SF: For sure, you have a lot of time. There is nothing which disturbs you and your thinking, only when you have to focus on the climbing. But that is mainly if there is a difficult icefall, serac’s, crevasses or bad weather. During the rest of the time you do think about life, about the past and the future, about what is coming next. For myself I mainly thought about the present, my friends the sherpas, about my judo family in the Himalayans. You speak with the people. 

You intensively learn to know their culture, you enjoy their local food and you share their stories about the difficulties of their daily life. I have had a lot of ideas while climbing, visions and dreams about helping and supporting.

IJF: How important are mountains for you, as an Austrian? Is there a parallel with your judo athlete career? Between reaching the summit and reaching the top judo player list in the world?

SF: There are so many different countries and people climbing in the himalayans, but for sure I am always happy when I meet Austrian people or people from the Alps. Usually Europeans are the climbers who want to reach the summit without artificial oxygen, by fair means, so I love to meet them and chat with them about the weather, their tactics, their technique, their projects and so on. There is a lot of similar knowledge and attitude between climbing and Judo. The mountains taught me humility and respect and so did Judo. You need courage and a lot of strength to commit your aims, but for sure I am passionate both about Judo and climbing.

Judo is also my job, but I would never call it like this. Throughout all those years, Judo told me to always try as hard as possible to be a good Judoka and it taught me to push my own limits as hard as I can. Judo, travelling, exploring, climbing and cycling have given me so many friends around the world. All the values for a healthy, good and modest life you mostly learn that from others, day by day, there is something new and something to work on. I always have the feeling I should improve much more.

IJF: What will be your next goals in life?

SF: To help and support others.

IJF: You are a World and European medallist, three times Olympian. You have dedicated your life to judo, and still do so. How did judo help you during the Manaslu expedition?

SF: After Rio, I felt I should take some rest from judo, but during the climbing I could not stop thinking about judo. So yes, I guess it helped me a lot, sometimes I thought my brain was not working as it should, but because I reached the summit, I think that I did not have so bad thoughts... (smile)

IJF: What are for you the most important values that judo can bring to the society?

SF: There are everywhere the same values that Jigoro Kano told us and that we Judoka try to follow. But it is not possible to compare European or western values with development countries values. The words are the same, but sometimes they don’t have the same meaning. If I would compare my faith to the faith of a judo child here in some of the many orphanages in Kathmandu, I would say that mine is much stronger, but how can I say? 
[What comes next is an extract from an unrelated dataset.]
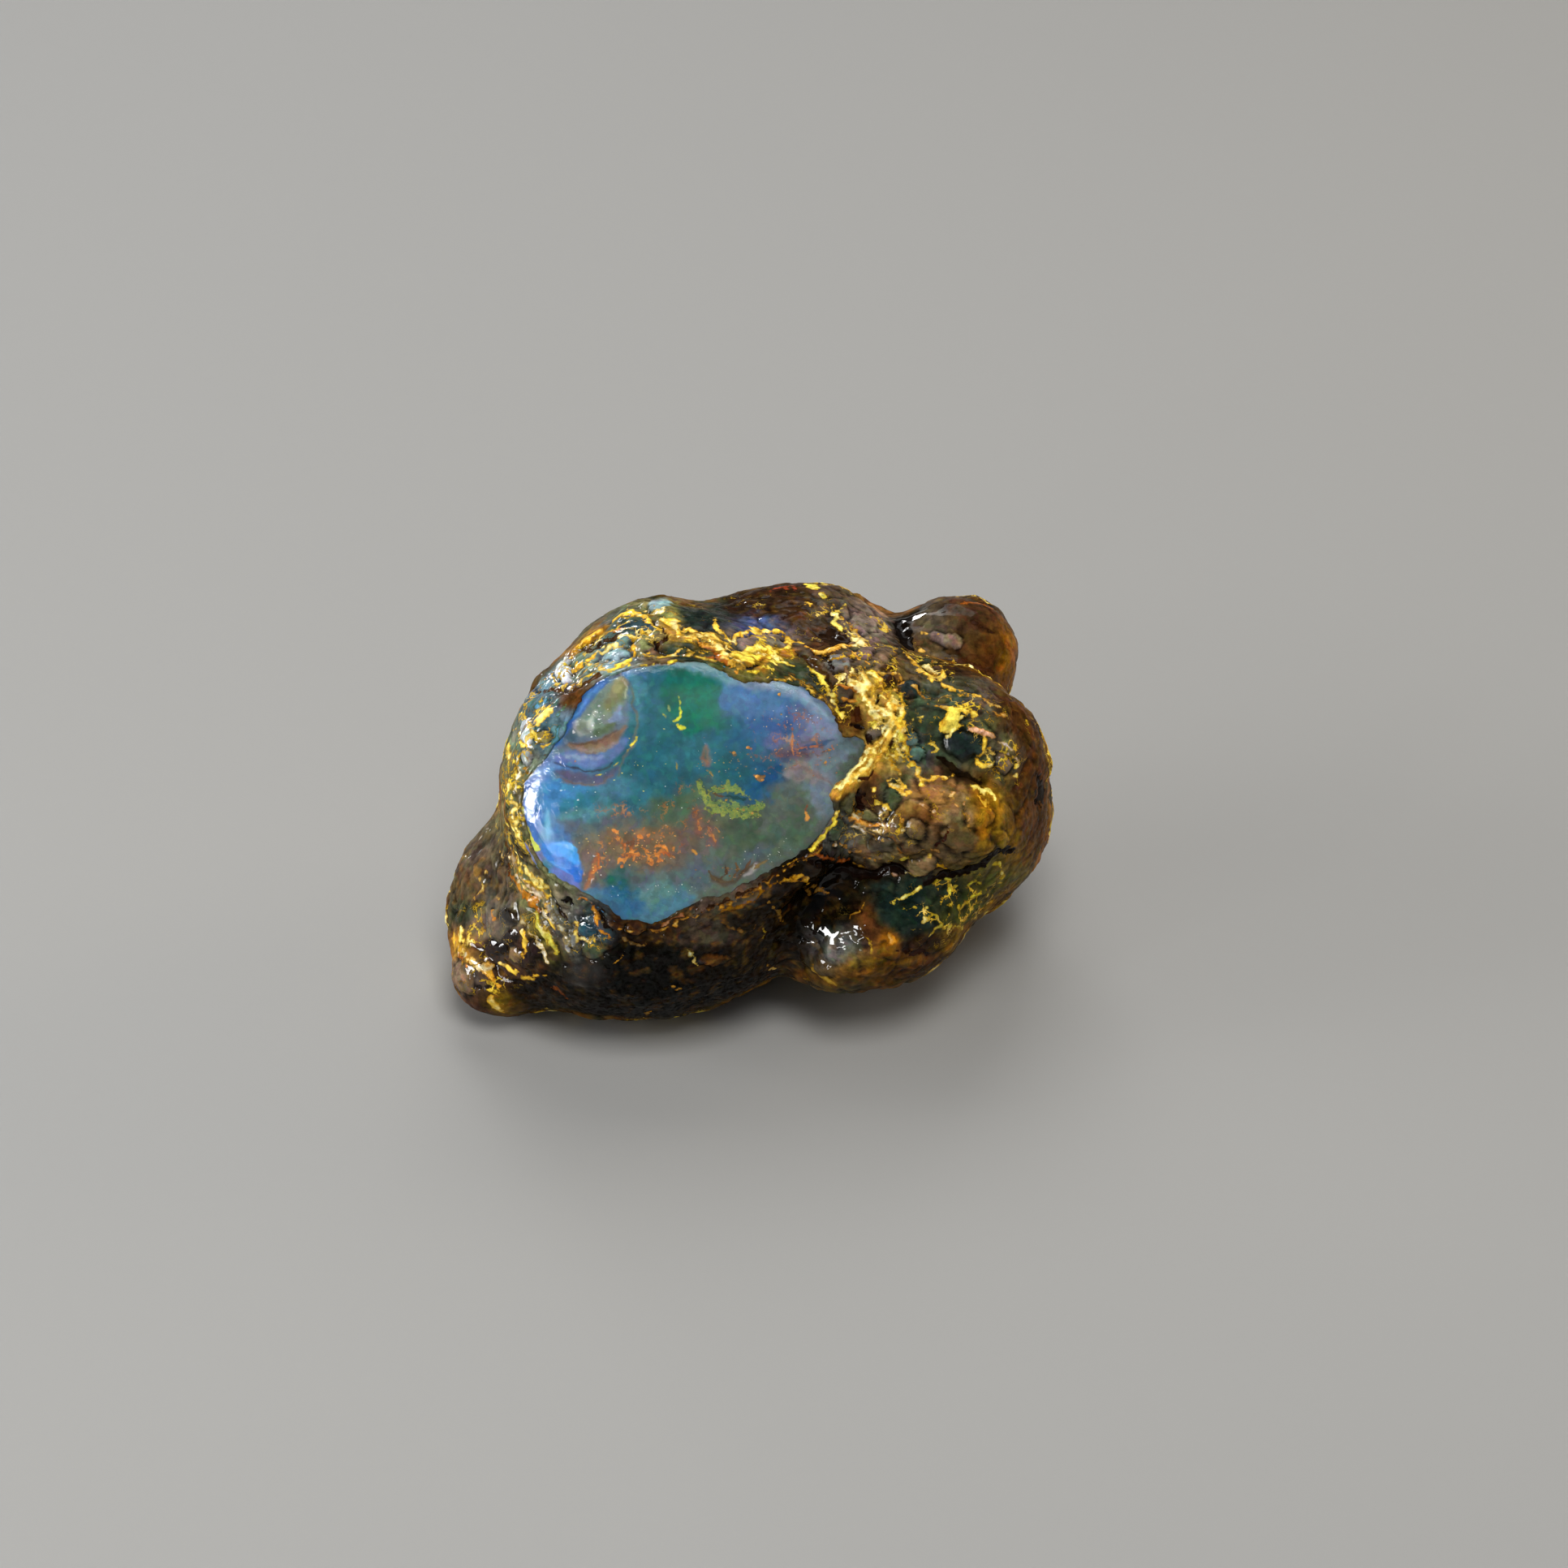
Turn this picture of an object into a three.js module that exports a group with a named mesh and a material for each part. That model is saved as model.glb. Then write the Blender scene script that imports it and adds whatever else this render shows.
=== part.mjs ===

It is not fair, I am just lucky to be born, raised and educated in Austria. But what the street kids here learn very quickly with judo is the discipline and the respect. I reckon that humility comes out of your personality, because I have seen so many different types of it.

But our western society should easily learn about how to live with more courtesy and modesty. You learn that from people who live a simple life and who care about each other, like here in Nepal or in Bhutan.

IJF: So you are very involved in the region (Nepal, Bhutan)? Why this commitment? And how do you think you can help the people there?

SF: I have always been curious about the high himalayans. I have read a lot about it when was a child. Although Austria is a small country and has a lot of mountains, the himalayans go beyond everything. They are just impressive and for our mind, not imaginable. If you walk days and days in misty foggy weather and then one day suddenly you break through the clouds, this huge massive rock, ice and snow walls make you absolutely speechless… for hours. If you then ask one of the locals for the names of the mountains surrounding you and they simply don’t know, because there are no names, you begin to understand how big everything is here. 

The people who live here have one of the hardest life. There is nothing which we could call easy in the region. Some villages have no electricity, and you may have to walk more than one hour for clean water. You have to collect wood to make fire, it is cold and muddy, but, and that for sure you will experience everywhere, people are smiling all time and when you meet them they offer you tea without asking.

They have this special heart and deep implemented feeling of values which we have already forgotten or which we have to learn everyday from the beginning. I love their simple philosophy and that is why I am trying to support them in every way possible. I can only give very small and little things. Sometimes I have really bad feelings, but some other days I feel proud, especially when the children start to smile because you are just there.

IJF: Could you just tell us about you. Who you are? What motivates you? What do you like and what you don’t like? What is your motto in life?

SF: My luck in life was to be born in a very strong bonded family, having parents who took my sister and me always outdoor, enjoying the nature and the mountains. This is maybe the secret why I always found my way back during tough times. As a Judoka you do have these bad times, when you have to find your own way and your own philosophy of walking upright without fear to achieve your aims and goals.

Experience becomes overgrown to us with failure. The failure in itself is not tragic. The question is how I handle it. It should always be a new beginning and a possibility to find out new borders and to grow in your own doubts. My internal setting has changed with my frequent failures. I think that I have not become gentler (smile), only tougher. Therefore, I guess, the failure is often a stronger experience than the success.

I am usually a very calm person, but to myself I can be very tough. When I got injured and had to follow rehabs during my Judo career, I always had a lot of doubts and I had to struggle with myself, but I always found the way to study, to learn new things and to realize other challenges. The best answer to what I like the most beside Judo can be found in my passion for mountains. I mean mountaineering, mountainbiking and flying small planes over the alps to enjoy the different views.

After a few weeks of recovering, Sabrina just went to visit the new club that was just open at the bottom of the Mont Everest and then headed to the Tibet region to explore a bit more that part of the globe.